What is needed:
Set down exactly the lines of the listing below, please, beginning with the first and ending with the line that holds "FLUTE_HIGH, FLUTE_TIP = 50.0".

Stored rows:
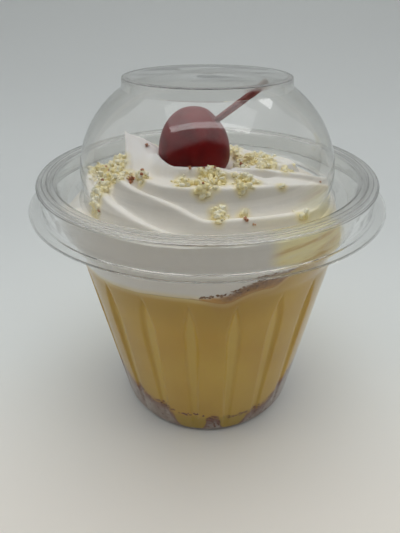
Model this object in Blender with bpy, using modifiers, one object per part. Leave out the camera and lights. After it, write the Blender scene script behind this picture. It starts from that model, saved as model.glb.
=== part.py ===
"""A parfait in a clear plastic cup with a domed lid: a crumb base, custard, a patch of biscuit crumbs,
a piped swirl of whipped cream with chopped nuts, and a cherry on its stem.
Metres, +Z up. The origin is on the table under the middle of the cup, and -Y is the front."""

import math
import random

import bmesh
import bpy
from mathutils import Matrix, Vector

MM = 0.001
GAP = 0.3 * MM  # kept between neighbouring pieces
MERGE = 0.01 * MM

# The cup: a cone with pressed flutes, which flares under its rim
CUP_WALL = 0.6 * MM
BASE_LIFT = 0.8 * MM  # how far the middle of the base stands off the table
BASE_PANEL = 26.0 * MM
BASE_RING = 27.5 * MM
CORNER_RADIUS = 3.2 * MM
CORNER_STEPS = 3
FOOT_RADIUS = 34.2 * MM
SHOULDER_RADIUS, SHOULDER_HEIGHT = 43.35 * MM, 66.0 * MM
FLARE_RADIUS, FLARE_HEIGHT = 45.9 * MM, 72.5 * MM
NECK_RADIUS, NECK_HEIGHT = 48.0 * MM, 77.5 * MM
MOUTH_RADIUS, MOUTH_HEIGHT = 49.0 * MM, 87.0 * MM
RIM_RADIUS, RIM_HEIGHT = 50.8 * MM, 87.6 * MM

# The flutes, three columns of the mesh each: an edge, the middle and an edge
FLUTES = 20
COLUMNS = 3 * FLUTES
FLUTE_ANGLE = math.radians(-7)  # the first flute's middle, from the front towards the right
FLUTE_HALF_WIDTH = math.radians(3.6)
FLUTE_DEPTH = 1.8 * MM
FLUTE_FOOT, FLUTE_LOW = 3.2 * MM, 8.0 * MM  # it starts, and is full depth
FLUTE_HIGH, FLUTE_TIP = 50.0 * MM, SHOULDER_HEIGHT  # it is full depth, and ends

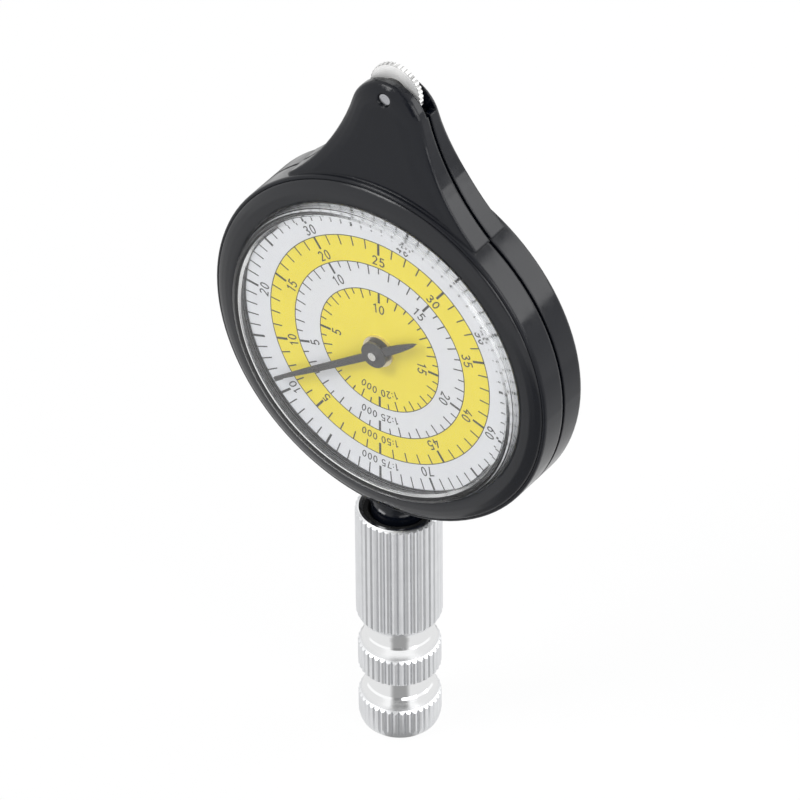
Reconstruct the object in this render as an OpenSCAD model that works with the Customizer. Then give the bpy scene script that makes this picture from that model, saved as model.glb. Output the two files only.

Exercise answer:
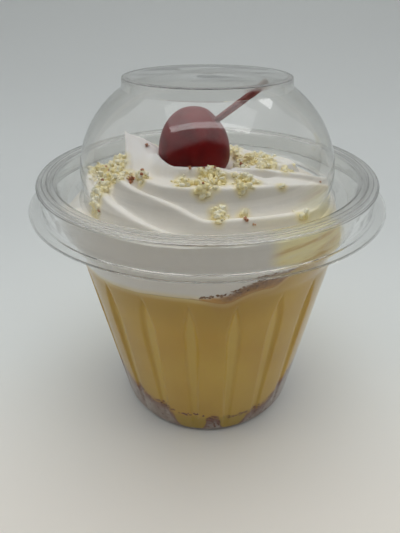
Model this object in Blender with bpy, using modifiers, one object per part. Leave out the camera and lights. After it, write the Blender scene script behind this picture. It starts from that model, saved as model.glb.
=== part.py ===
"""A parfait in a clear plastic cup with a domed lid: a crumb base, custard, a patch of biscuit crumbs,
a piped swirl of whipped cream with chopped nuts, and a cherry on its stem.
Metres, +Z up. The origin is on the table under the middle of the cup, and -Y is the front."""

import math
import random

import bmesh
import bpy
from mathutils import Matrix, Vector

MM = 0.001
GAP = 0.3 * MM  # kept between neighbouring pieces
MERGE = 0.01 * MM

# The cup: a cone with pressed flutes, which flares under its rim
CUP_WALL = 0.6 * MM
BASE_LIFT = 0.8 * MM  # how far the middle of the base stands off the table
BASE_PANEL = 26.0 * MM
BASE_RING = 27.5 * MM
CORNER_RADIUS = 3.2 * MM
CORNER_STEPS = 3
FOOT_RADIUS = 34.2 * MM
SHOULDER_RADIUS, SHOULDER_HEIGHT = 43.35 * MM, 66.0 * MM
FLARE_RADIUS, FLARE_HEIGHT = 45.9 * MM, 72.5 * MM
NECK_RADIUS, NECK_HEIGHT = 48.0 * MM, 77.5 * MM
MOUTH_RADIUS, MOUTH_HEIGHT = 49.0 * MM, 87.0 * MM
RIM_RADIUS, RIM_HEIGHT = 50.8 * MM, 87.6 * MM

# The flutes, three columns of the mesh each: an edge, the middle and an edge
FLUTES = 20
COLUMNS = 3 * FLUTES
FLUTE_ANGLE = math.radians(-7)  # the first flute's middle, from the front towards the right
FLUTE_HALF_WIDTH = math.radians(3.6)
FLUTE_DEPTH = 1.8 * MM
FLUTE_FOOT, FLUTE_LOW = 3.2 * MM, 8.0 * MM  # it starts, and is full depth
FLUTE_HIGH, FLUTE_TIP = 50.0 * MM, SHOULDER_HEIGHT  # it is full depth, and ends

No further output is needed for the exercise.